Writers that aren't completely horrible but fall flat frustrate me so much more than bad writers do. I felt the same way about Emma Cline's The Guest but the difference between her writing and Schoech's is that I couldn't put down The Guest despite my growing disdain throughout my reading of it. I even picked up The Girls afterwards. These stories lacked depth and poeticism for me tbh.
Nobody’s life, relationships, or family is perfect. These short stories bring out the first hand truth(s) about different families in what they’re experiencing behind closed doors. It really brings out the differences in people’s lives compared to our own.

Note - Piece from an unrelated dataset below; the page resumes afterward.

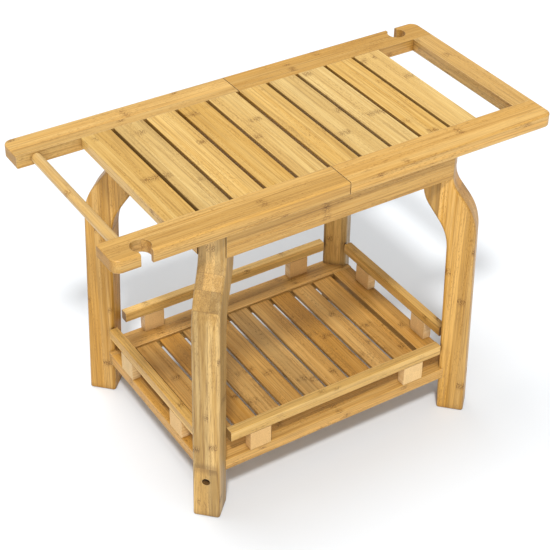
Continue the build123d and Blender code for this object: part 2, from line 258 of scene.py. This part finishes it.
def bamboo(name, pale, warm, dark, gloss, flecks, strip_width, layer_thickness, contrast,
           end_dark):
    """Glued bamboo. Each piece keeps its own grain axes, tone and seed, so no two match."""
    material, t, shader = new_material(name)
    place = t.node("ShaderNodeTexCoord").outputs["Object"]
    facing = t.node("ShaderNodeTexCoord").outputs["Normal"]
    along_axis = t.piece("grain_along").outputs["Vector"]
    across_axis = t.piece("grain_across").outputs["Vector"]
    depth_axis = t.piece("grain_depth").outputs["Vector"]
    seed = t.piece("seed").outputs["Fac"]
    tone = t.piece("tone").outputs["Fac"]
    warmth = t.piece("warmth").outputs["Fac"]
    local = t.subtract(place, t.piece("grain_middle").outputs["Vector"])
    along = t.dot(local, along_axis)
    across = t.dot(local, across_axis)
    depth = t.dot(local, depth_axis)

    def fibres(size, detail=2, rough=0.5):
        """Noise stretched along the grain, for marks of that length and width."""
        length, width = size
        apart = t.math("MULTIPLY", seed, fibre_seed)
        vector = t.join(t.math("DIVIDE", along, length), t.math("DIVIDE", across, width),
                        t.math("ADD", t.math("DIVIDE", depth, width), apart))
        return t.noise(vector, 1, detail, rough)

    # Glued strips and layers, each with random numbers of its own
    wander = t.noise(t.join(along, seed, 0), seam_wander_scale, 1)
    wander = t.math("MULTIPLY", wander, seam_wander)
    strips = t.math("DIVIDE", t.math("ADD", across, wander), strip_width)
    strips = t.math("ADD", strips, t.math("MULTIPLY", seed, strip_seed))
    layers = t.math("DIVIDE", depth, layer_thickness)
    layers = t.math("ADD", layers, t.math("MULTIPLY", seed, layer_seed))
    strip = t.math("FLOOR", strips)
    layer = t.math("FLOOR", layers)
    strip_tone = t.random(t.join(strip, layer, seed))
    strip_hue = t.random(t.join(layer, t.math("ADD", seed, hue_seed), strip))
    strip_shift = t.random(t.join(layer, strip, t.math("ADD", seed, shift_seed)))
    seam = edge_line(t, strips, seam_share)
    glue = edge_line(t, layers, glue_share)
    ring, halo = growth_nodes(t, along, across, layer, seed, strip_shift)

    # Fibre: long streaks, fine lines and the short dark flecks of the vessels, in crowds
    streaks = fibres(streak_size, 3, 0.6)
    grain = fibres(grain_size, 2, 0.6)
    lines = fibres(line_size, 2, 0.6)
    dashes = t.ramp(fibres(dash_size, 1), *dash_range)
    fleck = t.math("MULTIPLY", t.ramp(fibres(fleck_size, 1), *fleck_range),
                   t.ramp(fibres(crowd_size), *crowd_range))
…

An eclectic and interesting series of short stories telling tales of women dealing with mothers, children, relationships and their own mortality. Thanks to Libro FM for the audio version read by the author.
This collection is solid, with characters that feel real handling complex relationships. The author writes dialog that feels true and did a great job narrating the audiobook.
Everything I want in a collection of stories: hilarious, intriguing stories that reveal something profound about the human condition. I loved this book!
These stories are told through such an interesting non-linear framework. Vulnerable, wise, and a large amount of hilarity this was an incredible memoir.
(Audiobook) Short story collections can be hit or miss. This one walks in like it owns the place with a nonchalant tale of a suburban mom who grows wings and ordains herself the Angel of Bitterness. Her teenage daughter is not impressed. Throughout the book, Samantha Schoech shakes up a stiff cocktail of parental neglect and cultural expectations, the core ingredients that muddled Gen X women into a mess of resentful overachievers let down by broken promises and disappointing men. The added twist of San Francisco nostalgia tops it off for me. Loved it.